From the iconic swagger of The Right Stuff to the gals-at-home of Apollo 11, space travel is a butch business in the movieverse. Until now.
From the detailed wives of First Man to the math-busting heroes of Hidden Figures, there’s been a slow drift away from the vainglorious notion of the unflappable, coolly detached movie astronaut. And here comes James Gray, one of America’s most cerebral auteurs, to finally lay the trope to rest.
Gray is a fascinating film talent, one who thrived for many years on his reputation in Europe. Fair enough. His pet preoccupations – loyalty, patriarchy, obsession – and his way of bending conventional genre to serve philosophical concerns instantly recalls the classic Hollywood practitioners once championed by Cahier du Cinema.
Gray’s seventh feature is part of a strange subgenre, one that covers everything from Solaris to 2001: A Space Odyssey to Interstellar. My Big, Sprawling, Ponderous Space Opera.
Max Richter’s evocative score and Dunkirk director of photography Hoyte van Hoytema’s cinematography add further clout to the film’s weighty themes.
Ad Astra, an $80 million budgeted sci-fi epic with a Latin title (translation: to the stars) is a tricky, clever picture that will ultimately, as so many tricky, clever pictures before, be embraced as a meaningful work of art. One can only hope that happens on its theatrical release.

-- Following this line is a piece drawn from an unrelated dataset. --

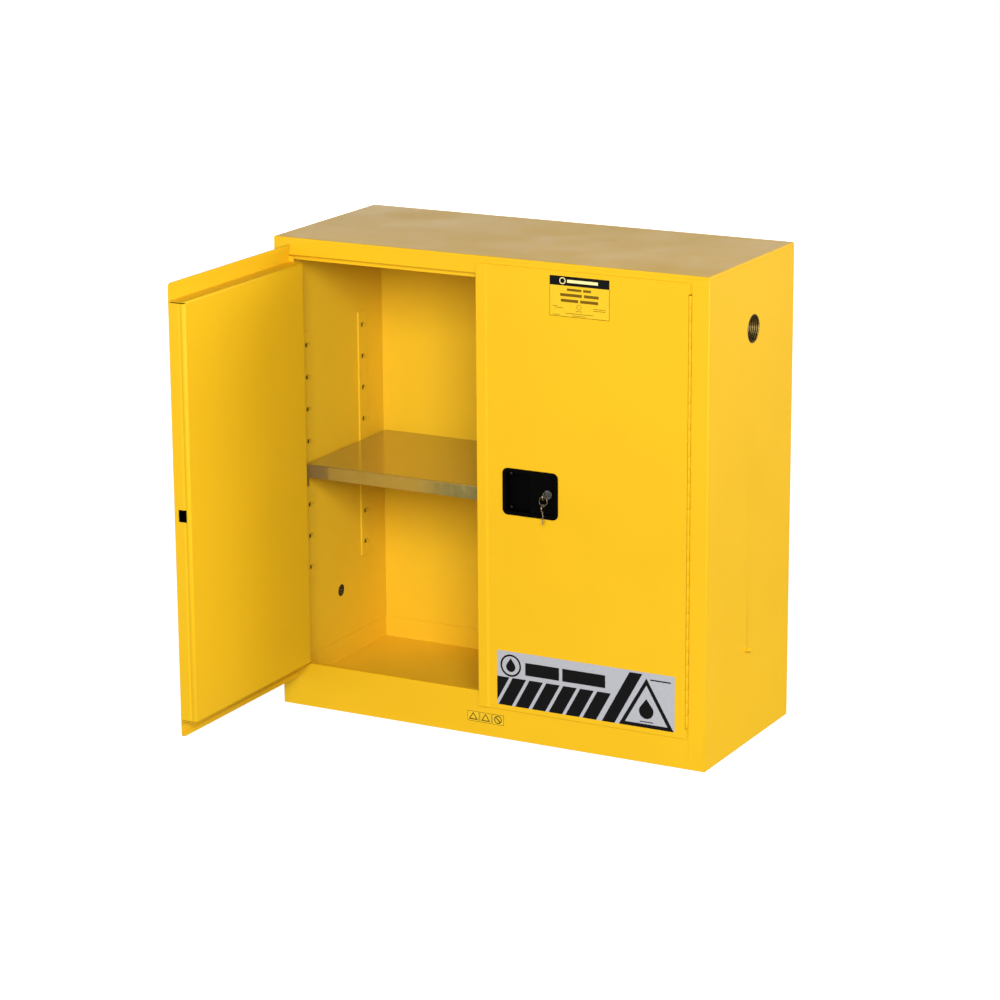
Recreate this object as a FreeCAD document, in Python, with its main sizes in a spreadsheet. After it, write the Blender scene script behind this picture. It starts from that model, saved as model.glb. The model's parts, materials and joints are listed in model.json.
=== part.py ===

The presence of Brad Pitt, hot on the heels of his turn in Tarantino’s Once Upon a Time in Hollywood might help. The 55-year-old actor has never been better than he is as Ad Astra’s Major Roy, a cool-headed, slow-pulsed, emotionally-stunted astronaut who is recruited to journey to Neptune, in search of the father (Tommy Lee Jones, as mad as a box of frogs) he believed was dead. Said patriarch is believed to be responsible for electrical pulses that may soon destroy the Earth. Cue Hollywood’s favourite theme: Why, Daddy, why?
There are obvious comparisons, as the director has noted, with Joseph Conrad’s Heart of Darkness. You know how it goes: journeying into the wilderness only to find yourself and your father figure.
At times the film is so thoughtful, so interior, the dialogue can sound like it came from a classy mindfulness app. Equally, one often wonders where the allegory begins and the space travel ends.
Getting told to live in the moment might have been unbearable in a film that wasn’t made by James Gray. But Ad Astra’s set pieces – a moon chase that would put Mad Max to shame, some monkey business we won’t spoil – make for some of the most thrilling scenes of the year.
Marginal roles are beautifully fleshed out by great writing – Gray co-wrote the script with Fringe’s Ethan Gross – and textured turns from Donald Sutherland, Liv Tyler, and Ruth Negga.